● **Stated goal**
In the records below, pick out all lines containing the word "slide".
**** The records
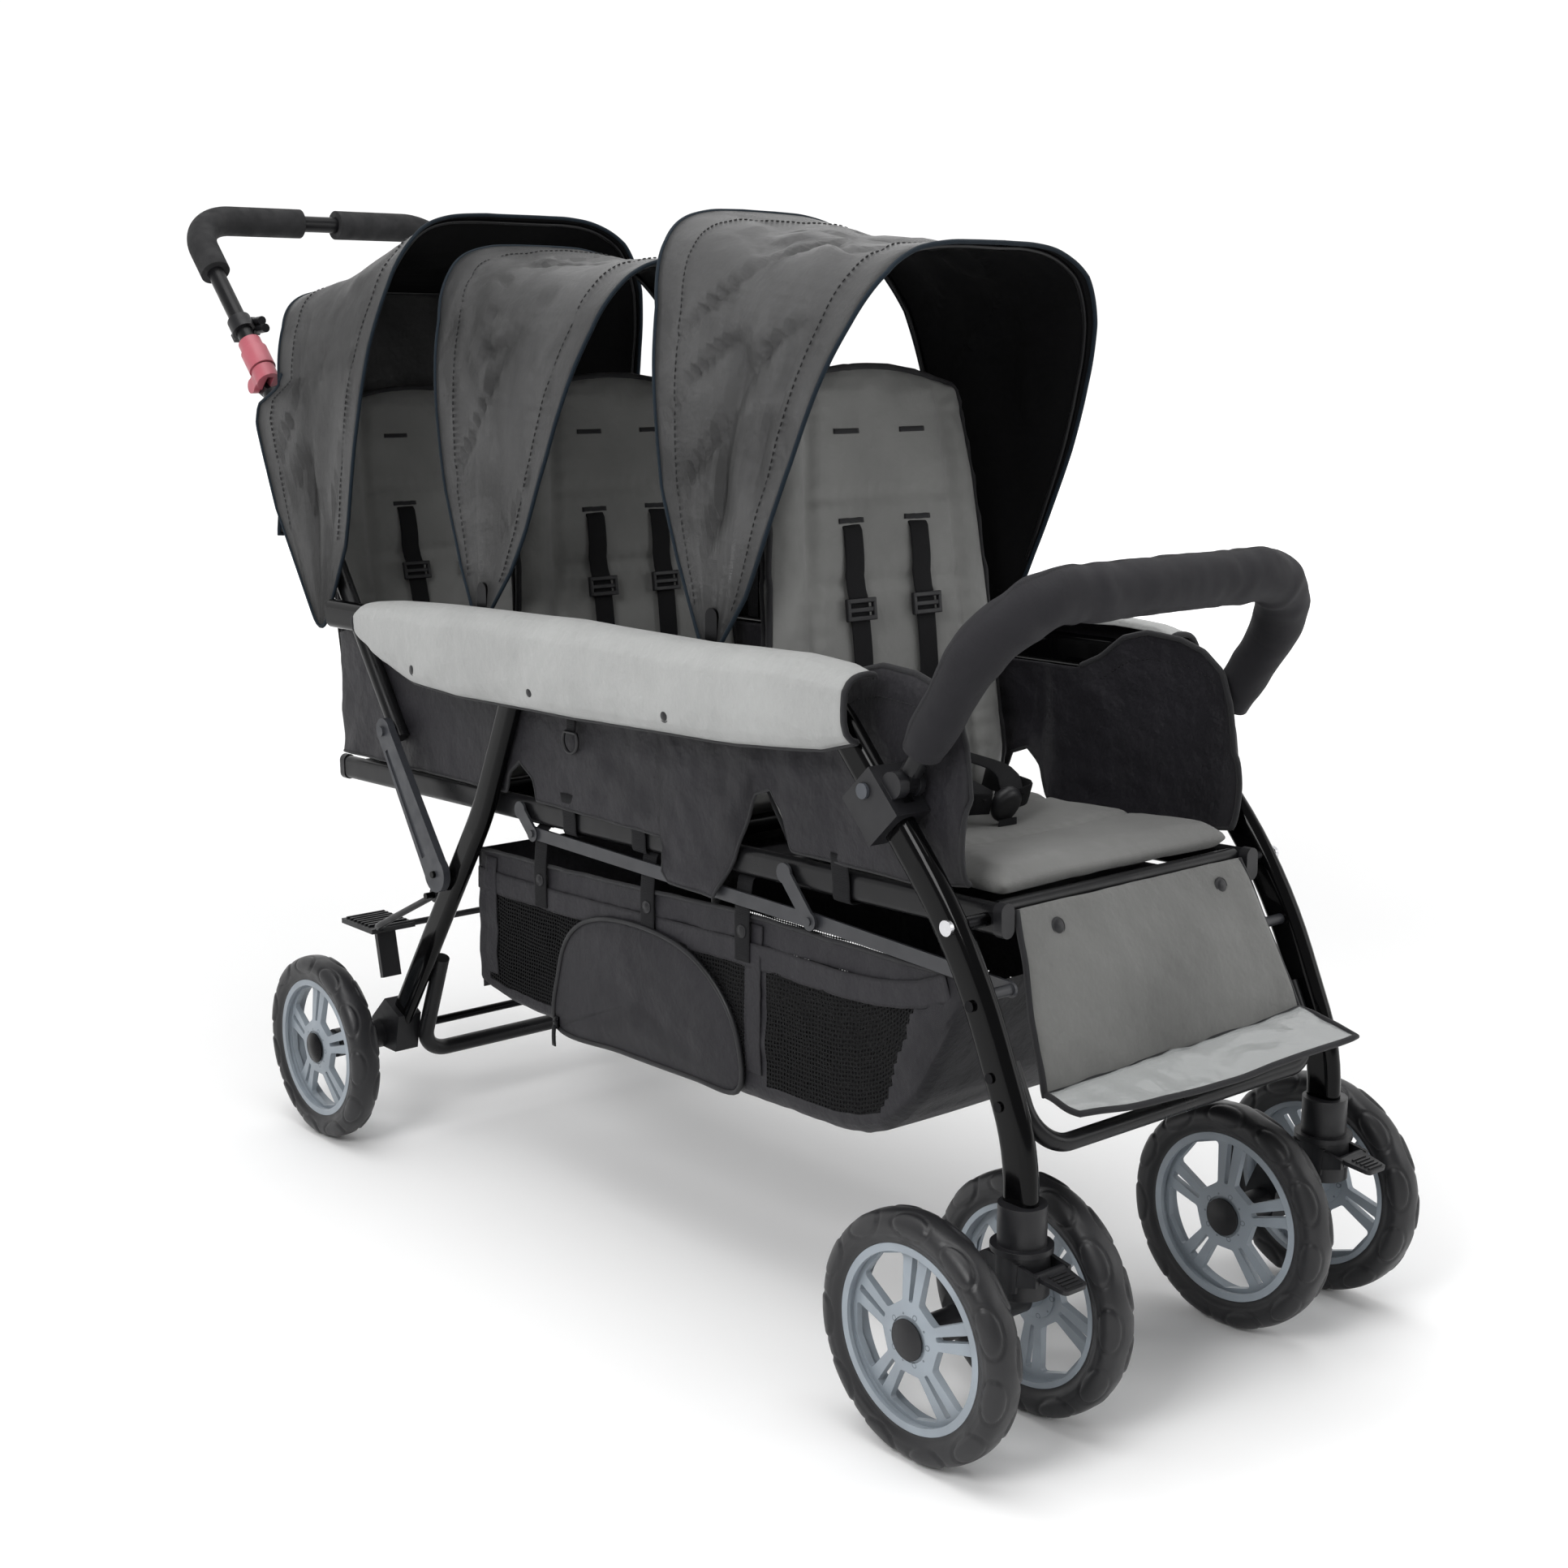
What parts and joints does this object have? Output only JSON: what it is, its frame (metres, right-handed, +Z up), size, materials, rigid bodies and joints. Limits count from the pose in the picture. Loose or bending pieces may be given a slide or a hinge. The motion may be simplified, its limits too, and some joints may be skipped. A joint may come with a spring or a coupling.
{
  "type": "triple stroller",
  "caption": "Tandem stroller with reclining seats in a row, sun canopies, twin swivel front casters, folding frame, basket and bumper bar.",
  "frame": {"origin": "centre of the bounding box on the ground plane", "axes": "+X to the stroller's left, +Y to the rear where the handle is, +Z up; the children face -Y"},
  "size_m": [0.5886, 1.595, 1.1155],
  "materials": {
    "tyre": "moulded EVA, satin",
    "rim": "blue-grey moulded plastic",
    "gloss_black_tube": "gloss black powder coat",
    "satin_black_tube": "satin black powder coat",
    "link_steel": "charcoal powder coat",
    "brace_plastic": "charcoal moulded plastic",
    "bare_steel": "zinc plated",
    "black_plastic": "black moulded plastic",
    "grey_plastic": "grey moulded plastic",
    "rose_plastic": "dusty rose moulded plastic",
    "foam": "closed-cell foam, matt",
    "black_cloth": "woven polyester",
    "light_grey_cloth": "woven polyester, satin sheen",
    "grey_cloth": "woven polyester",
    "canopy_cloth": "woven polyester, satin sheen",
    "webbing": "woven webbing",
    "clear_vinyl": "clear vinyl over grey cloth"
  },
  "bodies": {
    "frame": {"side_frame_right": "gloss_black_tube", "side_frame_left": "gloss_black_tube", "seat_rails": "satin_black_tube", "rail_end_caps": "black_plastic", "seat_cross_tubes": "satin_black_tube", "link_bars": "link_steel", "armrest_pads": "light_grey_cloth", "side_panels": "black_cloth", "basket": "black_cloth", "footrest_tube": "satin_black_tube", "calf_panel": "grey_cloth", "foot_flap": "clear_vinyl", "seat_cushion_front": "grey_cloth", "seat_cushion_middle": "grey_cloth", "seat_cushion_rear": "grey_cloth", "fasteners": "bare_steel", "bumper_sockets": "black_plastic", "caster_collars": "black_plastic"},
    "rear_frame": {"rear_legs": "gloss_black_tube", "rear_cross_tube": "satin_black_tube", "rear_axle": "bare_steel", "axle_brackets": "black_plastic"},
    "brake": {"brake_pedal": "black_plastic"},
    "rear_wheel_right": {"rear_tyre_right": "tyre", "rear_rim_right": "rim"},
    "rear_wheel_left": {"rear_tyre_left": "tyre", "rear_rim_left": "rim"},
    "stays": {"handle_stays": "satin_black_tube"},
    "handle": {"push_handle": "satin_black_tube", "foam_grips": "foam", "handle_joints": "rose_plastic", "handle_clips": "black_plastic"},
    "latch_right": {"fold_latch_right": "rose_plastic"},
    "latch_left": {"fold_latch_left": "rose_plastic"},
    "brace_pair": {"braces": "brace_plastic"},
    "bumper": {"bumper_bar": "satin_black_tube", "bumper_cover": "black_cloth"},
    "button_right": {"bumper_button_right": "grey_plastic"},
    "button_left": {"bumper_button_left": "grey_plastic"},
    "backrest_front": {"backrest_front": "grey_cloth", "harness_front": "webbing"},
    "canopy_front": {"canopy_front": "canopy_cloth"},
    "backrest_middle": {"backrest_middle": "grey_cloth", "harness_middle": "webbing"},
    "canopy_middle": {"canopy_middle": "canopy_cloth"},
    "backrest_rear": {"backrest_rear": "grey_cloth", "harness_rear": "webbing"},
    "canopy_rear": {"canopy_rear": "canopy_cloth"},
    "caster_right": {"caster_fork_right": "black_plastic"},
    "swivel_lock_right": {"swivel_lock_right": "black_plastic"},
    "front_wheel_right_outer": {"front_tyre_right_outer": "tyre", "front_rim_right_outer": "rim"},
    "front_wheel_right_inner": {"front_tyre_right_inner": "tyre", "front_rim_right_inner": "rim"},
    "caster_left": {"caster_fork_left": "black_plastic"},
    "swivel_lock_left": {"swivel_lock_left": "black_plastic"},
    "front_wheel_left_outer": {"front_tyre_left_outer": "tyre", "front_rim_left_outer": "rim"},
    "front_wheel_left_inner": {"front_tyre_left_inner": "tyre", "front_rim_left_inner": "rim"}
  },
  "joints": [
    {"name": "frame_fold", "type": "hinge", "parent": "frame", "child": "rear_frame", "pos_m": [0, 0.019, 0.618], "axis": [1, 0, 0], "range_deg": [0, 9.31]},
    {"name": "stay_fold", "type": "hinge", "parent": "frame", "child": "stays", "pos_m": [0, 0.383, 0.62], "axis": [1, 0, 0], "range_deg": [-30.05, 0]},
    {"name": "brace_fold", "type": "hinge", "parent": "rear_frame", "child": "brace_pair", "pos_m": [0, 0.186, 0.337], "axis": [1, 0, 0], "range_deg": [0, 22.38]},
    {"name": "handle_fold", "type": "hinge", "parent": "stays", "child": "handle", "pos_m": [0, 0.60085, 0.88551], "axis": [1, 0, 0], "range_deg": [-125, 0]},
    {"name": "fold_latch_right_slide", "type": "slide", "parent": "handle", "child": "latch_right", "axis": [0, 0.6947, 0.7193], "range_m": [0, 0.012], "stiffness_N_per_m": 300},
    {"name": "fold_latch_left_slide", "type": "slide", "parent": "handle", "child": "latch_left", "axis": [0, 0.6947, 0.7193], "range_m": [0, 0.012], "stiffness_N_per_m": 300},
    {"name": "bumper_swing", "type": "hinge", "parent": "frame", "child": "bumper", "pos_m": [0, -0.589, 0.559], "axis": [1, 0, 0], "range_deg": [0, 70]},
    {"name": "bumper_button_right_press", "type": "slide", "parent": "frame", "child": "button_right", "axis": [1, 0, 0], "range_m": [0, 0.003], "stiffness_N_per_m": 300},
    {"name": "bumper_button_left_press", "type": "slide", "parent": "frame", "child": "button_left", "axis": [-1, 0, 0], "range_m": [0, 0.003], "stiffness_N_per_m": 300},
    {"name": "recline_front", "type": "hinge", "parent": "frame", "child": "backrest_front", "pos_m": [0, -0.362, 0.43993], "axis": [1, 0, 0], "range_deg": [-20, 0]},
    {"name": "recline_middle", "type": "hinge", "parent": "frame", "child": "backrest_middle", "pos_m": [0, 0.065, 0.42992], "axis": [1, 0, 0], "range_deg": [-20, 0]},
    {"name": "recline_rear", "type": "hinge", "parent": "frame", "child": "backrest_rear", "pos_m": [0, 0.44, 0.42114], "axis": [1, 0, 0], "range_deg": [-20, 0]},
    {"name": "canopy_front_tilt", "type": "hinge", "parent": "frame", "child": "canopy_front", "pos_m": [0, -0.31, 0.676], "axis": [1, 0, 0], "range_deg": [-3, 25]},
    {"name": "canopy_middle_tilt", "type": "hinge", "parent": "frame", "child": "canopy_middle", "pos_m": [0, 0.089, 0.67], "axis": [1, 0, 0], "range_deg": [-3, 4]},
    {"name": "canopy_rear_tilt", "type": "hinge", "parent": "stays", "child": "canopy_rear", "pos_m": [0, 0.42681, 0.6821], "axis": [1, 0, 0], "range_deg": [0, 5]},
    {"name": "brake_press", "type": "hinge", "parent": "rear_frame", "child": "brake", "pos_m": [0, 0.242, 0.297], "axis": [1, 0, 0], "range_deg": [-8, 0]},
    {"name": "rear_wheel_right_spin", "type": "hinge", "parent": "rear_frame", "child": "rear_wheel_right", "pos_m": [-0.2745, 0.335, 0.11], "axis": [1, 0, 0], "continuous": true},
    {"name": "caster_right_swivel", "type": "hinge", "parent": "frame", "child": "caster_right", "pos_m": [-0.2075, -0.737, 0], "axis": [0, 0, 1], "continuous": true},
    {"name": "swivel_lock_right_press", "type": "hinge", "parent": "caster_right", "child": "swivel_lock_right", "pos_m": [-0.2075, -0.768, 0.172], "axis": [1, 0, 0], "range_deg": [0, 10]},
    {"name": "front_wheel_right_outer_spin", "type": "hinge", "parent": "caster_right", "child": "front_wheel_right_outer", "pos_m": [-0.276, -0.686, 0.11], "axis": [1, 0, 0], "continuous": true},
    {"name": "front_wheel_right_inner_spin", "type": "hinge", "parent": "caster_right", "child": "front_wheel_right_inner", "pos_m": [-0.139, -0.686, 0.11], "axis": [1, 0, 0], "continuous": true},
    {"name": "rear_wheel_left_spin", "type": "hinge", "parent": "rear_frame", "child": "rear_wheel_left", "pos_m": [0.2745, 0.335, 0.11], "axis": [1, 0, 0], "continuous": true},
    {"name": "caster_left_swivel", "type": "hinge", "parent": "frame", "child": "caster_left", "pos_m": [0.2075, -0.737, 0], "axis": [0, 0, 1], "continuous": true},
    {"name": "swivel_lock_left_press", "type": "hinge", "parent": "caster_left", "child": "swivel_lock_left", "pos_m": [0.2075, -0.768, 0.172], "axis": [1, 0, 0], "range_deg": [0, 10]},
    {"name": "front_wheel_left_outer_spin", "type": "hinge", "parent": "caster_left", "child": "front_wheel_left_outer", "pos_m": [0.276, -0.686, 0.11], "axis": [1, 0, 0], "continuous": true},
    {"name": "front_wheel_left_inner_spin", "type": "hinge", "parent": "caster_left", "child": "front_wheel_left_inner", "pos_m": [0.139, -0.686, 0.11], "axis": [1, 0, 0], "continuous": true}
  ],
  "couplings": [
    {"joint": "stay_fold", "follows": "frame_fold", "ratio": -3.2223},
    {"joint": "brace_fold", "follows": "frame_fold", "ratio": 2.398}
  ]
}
********
**** The records
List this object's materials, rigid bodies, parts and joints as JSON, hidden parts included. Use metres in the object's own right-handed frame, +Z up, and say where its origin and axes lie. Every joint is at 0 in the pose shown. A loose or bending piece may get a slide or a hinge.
********
● **Written answer**
What parts and joints does this object have? Output only JSON: what it is, its frame (metres, right-handed, +Z up), size, materials, rigid bodies and joints. Limits count from the pose in the picture. Loose or bending pieces may be given a slide or a hinge. The motion may be simplified, its limits too, and some joints may be skipped. A joint may come with a spring or a coupling.
    {"name": "fold_latch_right_slide", "type": "slide", "parent": "handle", "child": "latch_right", "axis": [0, 0.6947, 0.7193], "range_m": [0, 0.012], "stiffness_N_per_m": 300},
    {"name": "fold_latch_left_slide", "type": "slide", "parent": "handle", "child": "latch_left", "axis": [0, 0.6947, 0.7193], "range_m": [0, 0.012], "stiffness_N_per_m": 300},
    {"name": "bumper_button_right_press", "type": "slide", "parent": "frame", "child": "button_right", "axis": [1, 0, 0], "range_m": [0, 0.003], "stiffness_N_per_m": 300},
    {"name": "bumper_button_left_press", "type": "slide", "parent": "frame", "child": "button_left", "axis": [-1, 0, 0], "range_m": [0, 0.003], "stiffness_N_per_m": 300},
List this object's materials, rigid bodies, parts and joints as JSON, hidden parts included. Use metres in the object's own right-handed frame, +Z up, and say where its origin and axes lie. Every joint is at 0 in the pose shown. A loose or bending piece may get a slide or a hinge.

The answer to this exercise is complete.